Running the application with the empty list of options yields the usage message and an error message.

Example for Running with Arguments

Speech synthesis with ForwardTacotron and WaveRNN models

python3 text_to_speech_demo.py \
    --input <path_to_file>/text.txt \
    -o <path_to_audio>/audio.wav \
    --model_duration <path_to_model>/forward_tacotron_duration_prediction.xml \
    --model_forward <path_to_model>/forward_tacotron_regression.xml \
    --model_upsample <path_to_model>/wavernn_upsampler.xml \
    --model_rnn <path_to_model>/wavernn_rnn.xml


You can use --upsampler_width parameter for this demo for the purpose of control width of the time axis in the input mel-spectrogram for the wavernn_upsampler network.

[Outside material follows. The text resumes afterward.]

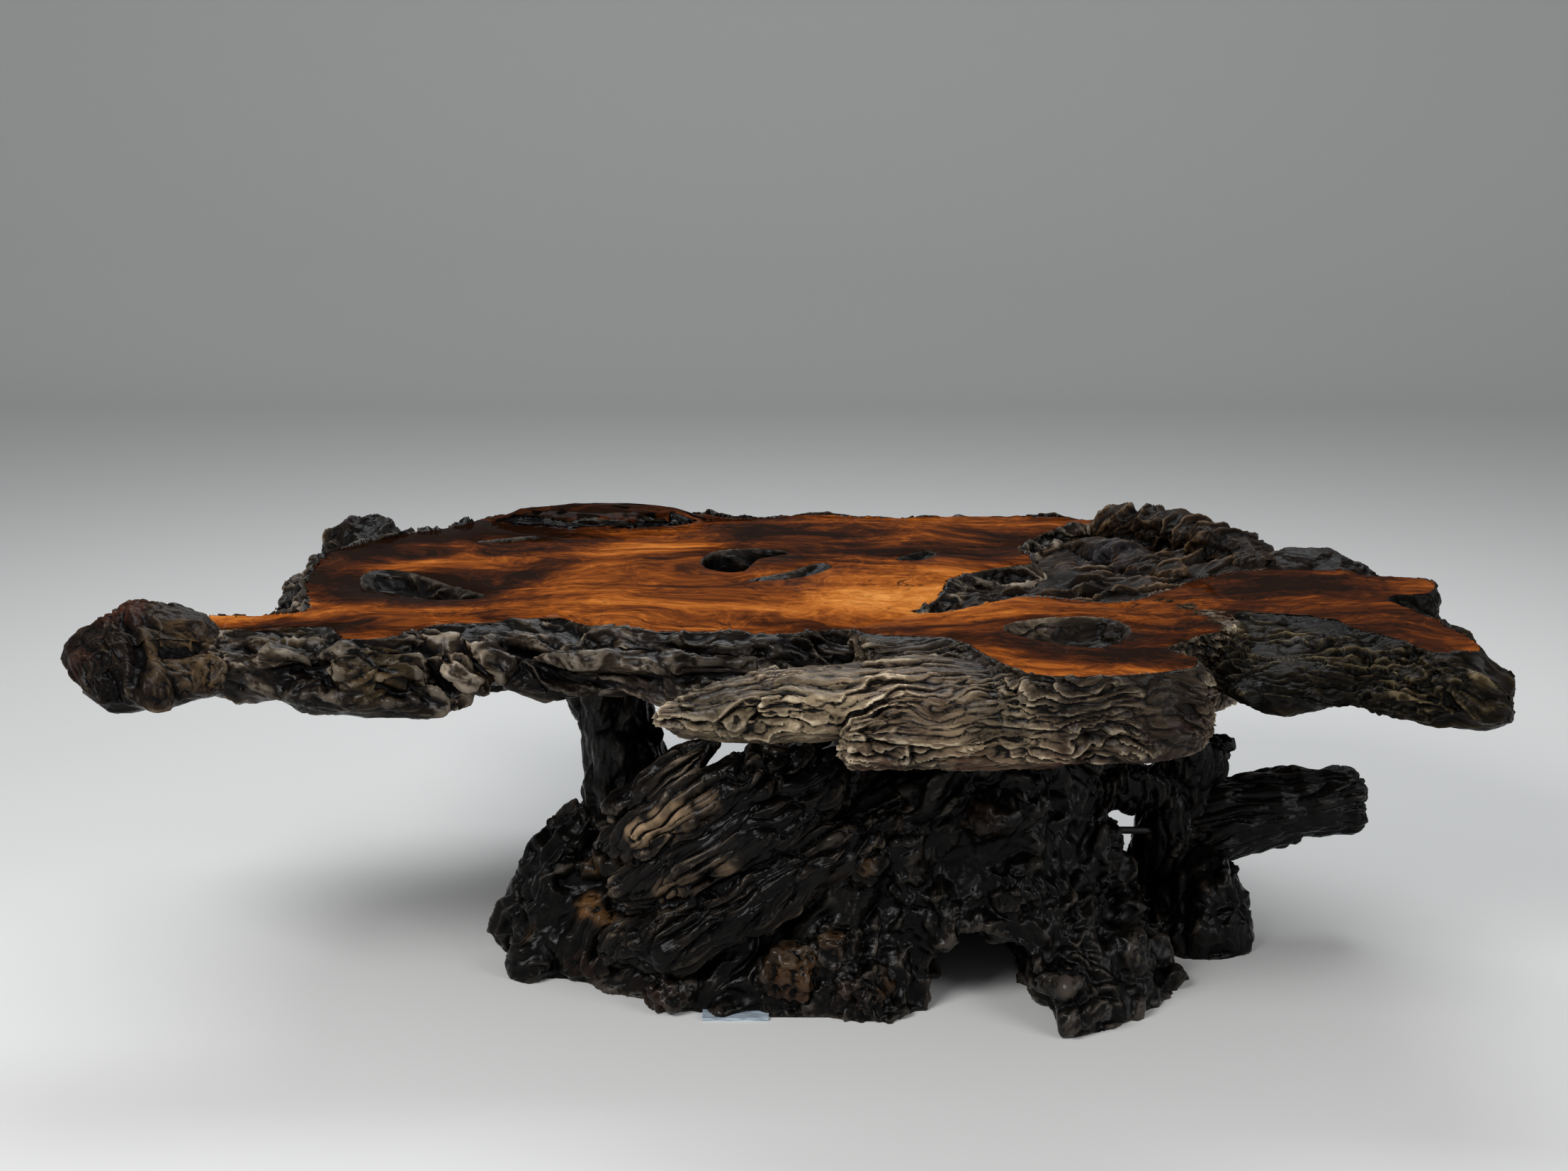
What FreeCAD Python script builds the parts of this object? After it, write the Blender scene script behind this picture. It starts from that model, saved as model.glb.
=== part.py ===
# Live edge coffee table: a burl top of scribed pieces on a base of joined roots.
# Lengths are millimetres. +X runs to the right of the front, +Y to the back, +Z up,
# and the origin lies on the floor under the middle of the table.
import FreeCAD, Part
import math
import os

import Sketcher
from FreeCAD import Placement, Rotation, Vector

# Driving sizes, kept in the sheet: alias and value.
SIZES = (
    ("table_length", 1640),
    ("table_depth", 920),
    ("top_height", 460),
    ("slab_thickness", 75),
    ("ledge_thickness", 96),
    ("wing_thickness", 80),
    ("ridge_sink", 20),
    ("edge_ripple", 8),
    ("swell_girth", 24),
    ("burl_girth", 50),
    ("knob_girth", 44),
    ("rear_burl_girth", 40),
    ("ridge_girth", 27),
    ("arm_girth", 46),
    ("hollow_depth", 40),
    ("shallow_depth", 14),
    ("base_length", 900),
    ("base_depth", 580),
    ("stump_reach", 400),
    ("toe_reach", 106),
    ("arch_girth", 74),
    ("flute_depth", 12),
    ("boss_girth", 36),
    ("left_post_girth", 54),
    ("right_post_girth", 42),
    ("branch_girth", 56),
    ("splinter_girth", 36),
    ("rear_root_girth", 58),
    ("tie_girth", 10),
    ("tie_length", 96),
    ("dowel_girth", 16),
    ("dowel_length", 104),
    ("pin_girth", 28),
    ("pin_length", 76),
    ("bore_clearance", 0.2),
    ("end_clearance", 0.5),
    ("shim_length", 78),
    ("shim_width", 46),
    ("shim_thickness", 4),
    ("cut_overrun", 20),
)

# Slab outlines as shares of half the table's length and half its depth: the polished top
# line (x, y), then the widest line of the live edge below it (x, y).
SLAB_SHARES = (
    (-0.84, -0.47, -0.84, -0.60), (-0.75, -0.54, -0.76, -0.65), (-0.65, -0.49, -0.65, -0.63),
    (-0.62, -0.62, -0.61, -0.68), (-0.54, -0.60, -0.53, -0.67), (-0.50, -0.47, -0.47, -0.63),
    (-0.43, -0.44, -0.41, -0.61), (-0.33, -0.40, -0.33, -0.57), (-0.27, -0.52, -0.26, -0.58),
    (-0.10, -0.55, -0.10, -0.61), (-0.02, -0.58, -0.02, -0.63), (0.09, -0.51, 0.09, -0.57),
    (0.15, -0.42, 0.16, -0.45), (0.18, -0.33, 0.20, -0.34), (0.22, -0.22, 0.24, -0.23),
    (0.24, -0.02, 0.265, -0.03), (0.27, 0.09, 0.29, 0.06), (0.34, 0.18, 0.35, 0.14),
    (0.39, 0.25, 0.41, 0.24), (0.38, 0.45, 0.405, 0.45), (0.42, 0.60, 0.44, 0.59),
    (0.47, 0.75, 0.49, 0.74), (0.53, 0.85, 0.55, 0.87), (0.43, 0.90, 0.43, 0.94),
    (0.30, 0.92, 0.30, 0.96), (0.22, 0.88, 0.22, 0.92), (0.04, 0.93, 0.04, 0.97),
    (-0.09, 0.87, -0.09, 0.91), (-0.15, 0.93, -0.15, 0.98), (-0.25, 0.95, -0.25, 1.00),
    (-0.39, 0.95, -0.39, 1.00), (-0.52, 0.90, -0.53, 0.94), (-0.56, 0.78, -0.58, 0.82),
    (-0.64, 0.64, -0.66, 0.67), (-0.73, 0.45, -0.75, 0.46), (-0.75, 0.26, -0.78, 0.26),
    (-0.74, 0.00, -0.77, 0.00), (-0.71, -0.22, -0.74, -0.23), (-0.705, -0.355, -0.72, -0.33),
    (-0.79, -0.385, -0.80, -0.355), (-0.84, -0.41, -0.85, -0.40),
)
LEDGE_SHARES = (
    (0.11, -0.57, 0.11, -0.66), (0.22, -0.61, 0.19, -0.82), (0.26, -0.76, 0.25, -0.93),
    (0.31, -0.94, 0.31, -1.00), (0.38, -0.97, 0.38, -1.00), (0.45, -0.95, 0.46, -1.00),
    (0.53, -0.89, 0.545, -0.95), (0.545, -0.79, 0.565, -0.81), (0.515, -0.71, 0.53, -0.71),
    (0.57, -0.60, 0.575, -0.60), (0.63, -0.48, 0.63, -0.48), (0.635, -0.30, 0.635, -0.30),
    (0.64, -0.13, 0.64, -0.13), (0.63, 0.02, 0.63, 0.03), (0.55, -0.13, 0.54, -0.09),
    (0.49, -0.24, 0.48, -0.20), (0.43, -0.21, 0.43, -0.16), (0.36, -0.16, 0.35, -0.12),
    (0.31, -0.21, 0.30, -0.165), (0.22, -0.34, 0.20, -0.30), (0.14, -0.36, 0.14, -0.36),
    (0.08, -0.44, 0.08, -0.44),
)
WING_SHARES = (
    (0.63, -0.30, 0.595, -0.74), (0.67, -0.34, 0.63, -0.81), (0.72, -0.345, 0.71, -0.83),
    (0.775, -0.37, 0.77, -0.82), (0.79, -0.51, 0.82, -0.84), (0.84, -0.62, 0.86, -0.86),
    (0.855, -0.72, 0.89, -0.89), (0.92, -0.76, 0.945, -0.92), (0.945, -0.67, 1.00, -0.76),
    (0.93, -0.53, 0.985, -0.56), (0.915, -0.35, 0.95, -0.36), (0.885, -0.21, 0.90, -0.21),
    (0.91, -0.15, 0.92, -0.155), (0.96, -0.13, 0.97, -0.14), (0.985, -0.02, 0.995, -0.02),
    (0.975, 0.06, 0.985, 0.08), (0.89, 0.09, 0.89, 0.12), (0.87, 0.15, 0.87, 0.18),
    (0.75, 0.155, 0.76, 0.19), (0.68, 0.11, 0.68, 0.15), (0.63, 0.04, 0.63, 0.05),
    (0.59, -0.06, 0.59, -0.06), (0.59, -0.20, 0.575, -0.40),
)
RIDGE_SHARES = (
    (0.15, -0.38, 0.15, -0.38), (0.24, -0.28, 0.24, -0.28), (0.34, -0.18, 0.34, -0.18),
    (0.47, -0.24, 0.47, -0.24), (0.56, -0.10, 0.56, -0.10), (0.66, 0.06, 0.66, 0.06),
    (0.76, 0.14, 0.76, 0.14), (0.78, 0.30, 0.79, 0.31), (0.74, 0.51, 0.76, 0.53),
    (0.70, 0.70, 0.72, 0.74), (0.64, 0.76, 0.65, 0.80), (0.58, 0.84, 0.59, 0.89),
    (0.51, 0.87, 0.51, 0.91), (0.42, 0.78, 0.42, 0.78), (0.35, 0.50, 0.35, 0.50),
    (0.30, 0.20, 0.30, 0.20), (0.20, -0.06, 0.20, -0.06),
)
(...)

This option can help you improve the speed of the pipeline inference on the long sentences.

Speech synthesis with text-to-speech-en-0001 models

python3 text_to_speech_demo.py \
    -i <path_to_file>/text.txt \
    -o <path_to_audio>/audio.wav \
    -m_duration <path_to_model>/text-to-speech-en-0001-duration-prediction.xml \
    -m_forward <path_to_model>/text-to-speech-en-0001-regression.xml \
    -m_melgan <path_to_model>/text-to-speech-en-0001-generation.xml

Speech synthesis with multi-speaker text-to-speech-en-multi-0001 models

python3 text_to_speech_demo.py \
    -i <path_to_file>/text.txt \
    -o <path_to_audio>/audio.wav \
    -s_id 19 \
    -m_duration <path_to_model>/text-to-speech-en-multi-0001-duration-prediction.xml \
    -m_forward <path_to_model>/text-to-speech-en-multi-0001-regression.xml \
    -m_melgan <path_to_model>/text-to-speech-en-multi-0001-generation.xml


s_id defines the style of the speaker utterance. You can choose it equal to -1 to activate the multi-speaker TTS model parameters selection window. This window provides an opportunity to choose the gender of the speaker, index number of the speaker or calculate PCA based speaker embedding. The s_id is available only for text-to-speech-en-multi-0001 models.

Demo Output

The application outputs WAV file with generated audio. The demo reports

  • Latency : total processing time required to process input data (from reading the data to displaying the results).